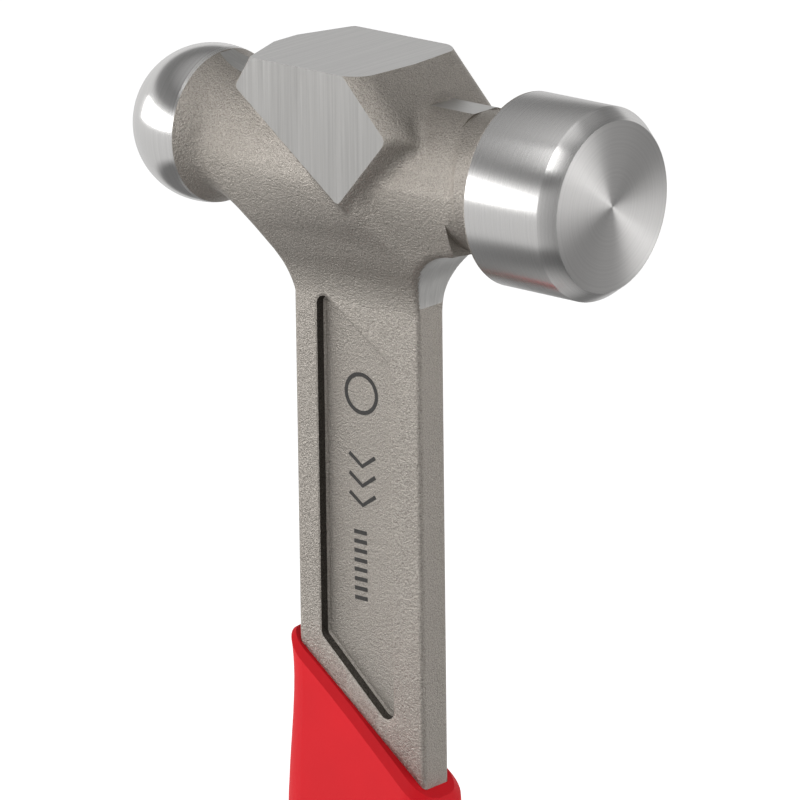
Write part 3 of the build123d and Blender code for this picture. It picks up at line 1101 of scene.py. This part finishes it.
    def turned_profile(self) -> list[tuple[float, float, Skin]]:
        """Lathe profile along the head axis as (x, radius, finish of the run to the next).

        Returns:
            Points of the profile, in order.
        """
        x0, r0 = self.ball_x, self.ball_radius
        clear = 400.0 * MM
        profile = [(x0 - r0, 0.0, Skin.POLISHED)]
        last = math.acos((self.ball_turning_end - x0) / r0)
        steps = 56
        for k in range(1, steps + 1):
            a = math.pi - (math.pi - last) * k / steps
            x = x0 + r0 * math.cos(a)
            profile.append((x, r0 * math.sin(a), Skin.POLISHED if x < self.ball_edge else Skin.TURNED))
        profile.append((self.ball_turning_end + 0.1 * MM, clear, Skin.FORGED))
        profile.append((self.turning_start - 0.05 * MM, clear, Skin.FORGED))
        profile.append((self.turning_start, self.poll_neck_radius, Skin.FORGED))
        rise = self.poll_radius - self.flare_root
        flare = (self.poll_flare**2 + rise**2) / (2 * rise)
        root = self.poll_back - self.poll_flare
        angle = math.acos(1 - (self.poll_neck_radius - self.flare_root) / flare)
        profile.append((root + flare * math.sin(angle), self.poll_neck_radius + 1e-6, Skin.FORGED))
        steps = 16
        for k in range(steps + 1):
            t = k / steps * math.asin(self.poll_flare / flare)
            r = self.flare_root + flare * (1 - math.cos(t))
            if r > self.poll_neck_radius:
                profile.append((root + flare * math.sin(t), r, Skin.FORGED))
        profile.append((self.poll_back + 0.25 * MM, self.poll_radius, Skin.TURNED))
        run, drop = self.face_chamfer
        shoulder = self.face_x - run
        profile += [
            (shoulder - 0.15 * MM, self.poll_radius, Skin.TURNED),
            (shoulder + 0.12 * MM, self.poll_radius - 0.12 * MM, Skin.TURNED),
            (self.face_x - 0.2 * MM, self.poll_radius - drop + 0.16 * MM, Skin.TURNED),
            (self.face_x, self.poll_radius - drop - 0.1 * MM, Skin.FACE),
            (self.face_x, 8.0 * MM, Skin.FACE),
            (self.face_x, 1.2 * MM, Skin.FACE),
            (self.face_x, 0.0, Skin.FACE),
        ]
        return profile

    def give_finishes(self, item: bpy.types.Object) -> None:
        """Add one material slot for each finish, in the order of `Skin`.

        Args:
            item: Object that gets the slots.
        """
        for finish in Skin:
            item.data.materials.append(self.materials[finish])

    def lathe_tool(self) -> bpy.types.Object:
        """Solid of revolution that keeps what the lathe leaves.

        Returns:
            The solid.
        """
        profile = self.turned_profile()
        segments = 192
        tool = turned_solid("lathe", [(x, r) for x, r, _ in profile], self.axis_z, segments)
        self.give_finishes(tool)
        xs = np.array([x for x, _, _ in profile])
        for face in tool.data.polygons:
            run = int(np.searchsorted(xs, face.center.x - 1e-9, side="right")) - 1
            run = min(max(run, 0), len(profile) - 2)
            if abs(face.normal.x) > 0.999 and face.center.x > self.face_x - 0.05 * MM:
                face.material_index = Skin.FACE.value
            else:
                face.material_index = profile[run][2].value
        return tool

    def neck_grinders(self) -> list[bpy.types.Object]:
        """Solids that take the tops off the two necks, straight across.

        Returns:
            The solids.
        """
        half = self.cheek + 2.0 * MM
        roof = self.crown + 4.0 * MM
        start = self.turning_start - 9.5 * MM
        poll = [
            (start, roof), (start, self.poll_neck_radius),
            (self.poll_back - 1.0 * MM, self.poll_neck_radius), (self.poll_back - 1.0 * MM, roof),
        ]
        inner = self.crown_corners[0] - 3.7 * MM
        outer = self.ball_turning_end - 1.2 * MM
        peen = [(inner, roof)]
        steps = 20
        for k in range(steps + 1):
            x = inner - (inner - outer) * k / steps
            peen.append((x, self.peen_neck_top + (x - self.peen_neck_x) ** 2 / self.peen_grind_bend))
        peen.append((outer, roof))
        tools = []
        for name, outline in (("poll_grinder", poll), ("peen_grinder", peen)):
            layers = [[(x, y, z + self.axis_z) for x, z in outline] for y in (-half, half)]
            tool = lofted_solid(name, layers)
            self.give_finishes(tool)
            for face in tool.data.polygons:
                steep = abs(face.normal.x) > 0.8
                face.material_index = (Skin.FORGED if steep else Skin.GROUND).value
            tools.append(tool)
        return tools

    def mark_hollow(self, item: bpy.types.Object) -> None:
        """Give the ground hollow under the striking end's neck its own finish.

        Args:
            item: The forging.
        """
        mesh = item.data
        centres = np.empty(len(mesh.polygons) * 3)
        mesh.polygons.foreach_get("center", centres)
        x, y, z = centres.reshape(-1, 3).T
        at = (x, np.abs(y), z - self.axis_z)
        edge = np.abs(self.side_outline(at)[0])
        low = -self.poll_neck_radius - self.throat_radius
        ground = (edge < 0.04 * MM) & (at[2] > low) & (at[2] < -self.poll_neck_radius + 0.1 * MM)
        ground &= (x > self.shank_half[0] - 0.1 * MM) & (x < self.poll_back)
        for k in np.nonzero(ground)[0]:
            if mesh.polygons[int(k)].material_index == Skin.FORGED.value:
                mesh.polygons[int(k)].material_index = Skin.GROUND.value

    def machine_flats(self, item: bpy.types.Object) -> None:
        """Mill the two cheeks and the crown flat.

        Args:
            item: The forging.
        """
        work = bmesh.new()
        work.from_mesh(item.data)
        cuts = (
            ((0, 0, self.axis_z + self.crown), (0, 0, 1), Skin.CROWN),
            ((0, self.cheek, 0), (0, 1, 0), Skin.CHEEK),
            ((0, -self.cheek, 0), (0, -1, 0), Skin.CHEEK),
        )
        for place, normal, finish in cuts:
            near = [
                f for f in work.faces
                if abs(f.calc_center_median().x) < 27 * MM or finish is Skin.CROWN
            ]
            parts = set(near)
            for f in near:
                parts.update(f.edges)
                parts.update(f.verts)
            cut = bmesh.ops.bisect_plane(
                work, geom=list(parts), dist=1e-7, plane_co=place, plane_no=normal, clear_outer=True
            )
            rim = [e for e in cut["geom_cut"] if isinstance(e, bmesh.types.BMEdge)]
            filled = bmesh.ops.contextual_create(work, geom=rim)
            for f in filled["faces"]:
                f.material_index = finish.value
        bmesh.ops.recalc_face_normals(work, faces=work.faces)
        work.to_mesh(item.data)
        work.free()

    def pocket_tool(self, side: int) -> bpy.types.Object:
        """Solid that sinks the slanted pocket into one side of the shank.

        Args:
            side: -1 or 1, the side of the middle plane.

        Returns:
            The cutting solid.
        """
        left, right = self.pocket_sides
        (top, top_slant), (low, low_slant) = self.pocket_top, self.pocket_low
        top_fall = (right - left) * math.tan(math.radians(top_slant))
        low_fall = (right - left) * math.tan(math.radians(low_slant))
        corners = [(left, top), (right, top - top_fall), (right, low - low_fall), (left, low)]
        floor_depth = self.pocket_depth / MM
        rings = (
            (-0.35, -1.0, 1.9), (-0.35, -0.02, 1.9), (0.0, 0.12, 1.7),
            (0.22, floor_depth - 0.3, 1.5), (0.55, floor_depth, 1.2),
        )
        layers = []
        for inset, depth, radius in rings:
            inner = inset_corners(corners, inset * MM)
            ring = rounded_ring(inner, radius * MM, self.pocket_corner_points)
            y = side * (self.shank_half[1] - depth * MM)
            layers.append([(x, y, z + self.axis_z) for x, z in ring])
        tool = lofted_solid("pocket", layers)
        self.give_finishes(tool)
        for face in tool.data.polygons:
            # steep pocket walls get the darkened copy of the forged skin: painted shade
            steep = abs(face.normal.y) < 0.6
            face.material_index = (Skin.RECESS_PAINTED_SHADE if steep else Skin.FORGED).value
        return tool

    def build(self) -> bpy.types.Object:
        """Forge, machine and finish the steel.

        Returns:
            The forging.
        """
        self.materials = {
            Skin.FORGED: ForgedSkin().material(),
            # darker copy of the forged skin: painted shade for the pocket walls
            Skin.RECESS_PAINTED_SHADE: ForgedSkin(
                "steel_recess_painted_shade", (0.17, 0.158, 0.142), (0.055, 0.05, 0.044)
            ).material(),
            Skin.GROUND: BrushedSteel("steel_ground", (1.0, 9.0, 1.0)).material(),
            Skin.TURNED: TurnedSteel("steel_turned", self.axis_z).material(),
            Skin.FACE: TurnedSteel(
                "steel_faced", self.axis_z, roughness=(0.5, 0.6), anisotropic=0.95, radial=True
            ).material(),
            Skin.POLISHED: TurnedSteel(
                "steel_polished", self.axis_z, roughness=(0.12, 0.2), anisotropic=0.4
            ).material(),
            # milled cheeks: the same milled steel as the crown, its colour darkened well below the crown's as
            # painted shade on the side faces
            Skin.CHEEK: BrushedSteel(
                "steel_milled_cheek_painted_shade", (9.0, 1.0, 0.12), (0.47, 0.462, 0.45)
            ).material(),
            Skin.CROWN: BrushedSteel(
                "steel_milled_crown", (9.0, 0.12, 1.0), (0.8, 0.79, 0.775)
            ).material(),
        }
        item = self.blank()
        self.give_finishes(item)
        self.machine_flats(item)
        for tool in self.neck_grinders():
            combine(item, tool, "DIFFERENCE")
        combine(item, self.lathe_tool(), "INTERSECT")
        for side in (-1, 1):
            combine(item, self.pocket_tool(side), "DIFFERENCE")
        self.mark_hollow(item)
        finish_shading(item, 28.0)
        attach(item, "root")
        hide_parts("forging")
        return item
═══
- [Task details]:
Extract the first line above and each line after it up to and including the one with "to the next).", please, exactly and with nothing else.

- [Correct response]:
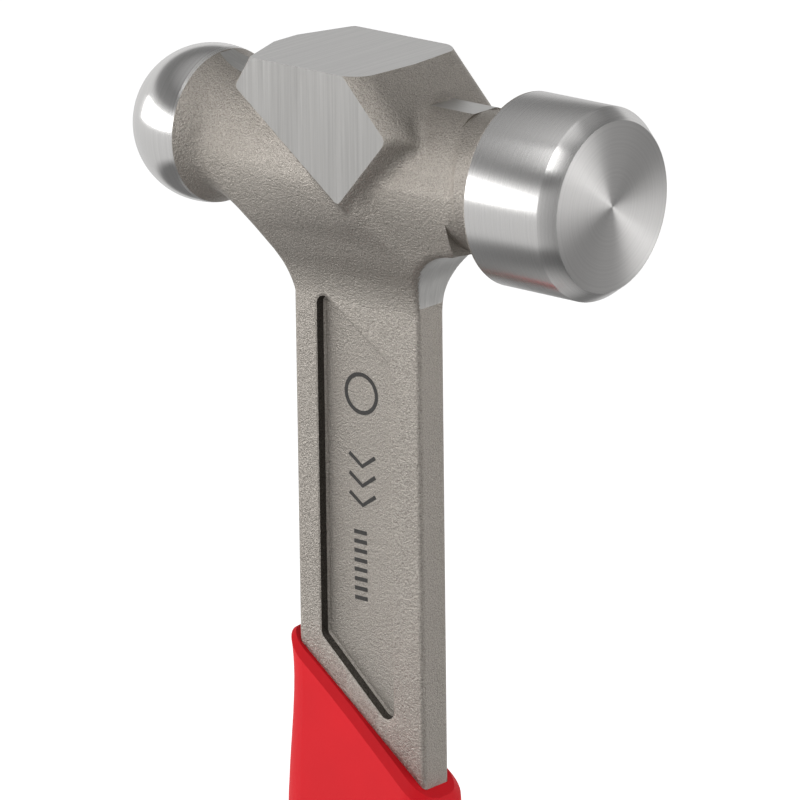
Write part 3 of the build123d and Blender code for this picture. It picks up at line 1101 of scene.py. This part finishes it.
    def turned_profile(self) -> list[tuple[float, float, Skin]]:
        """Lathe profile along the head axis as (x, radius, finish of the run to the next).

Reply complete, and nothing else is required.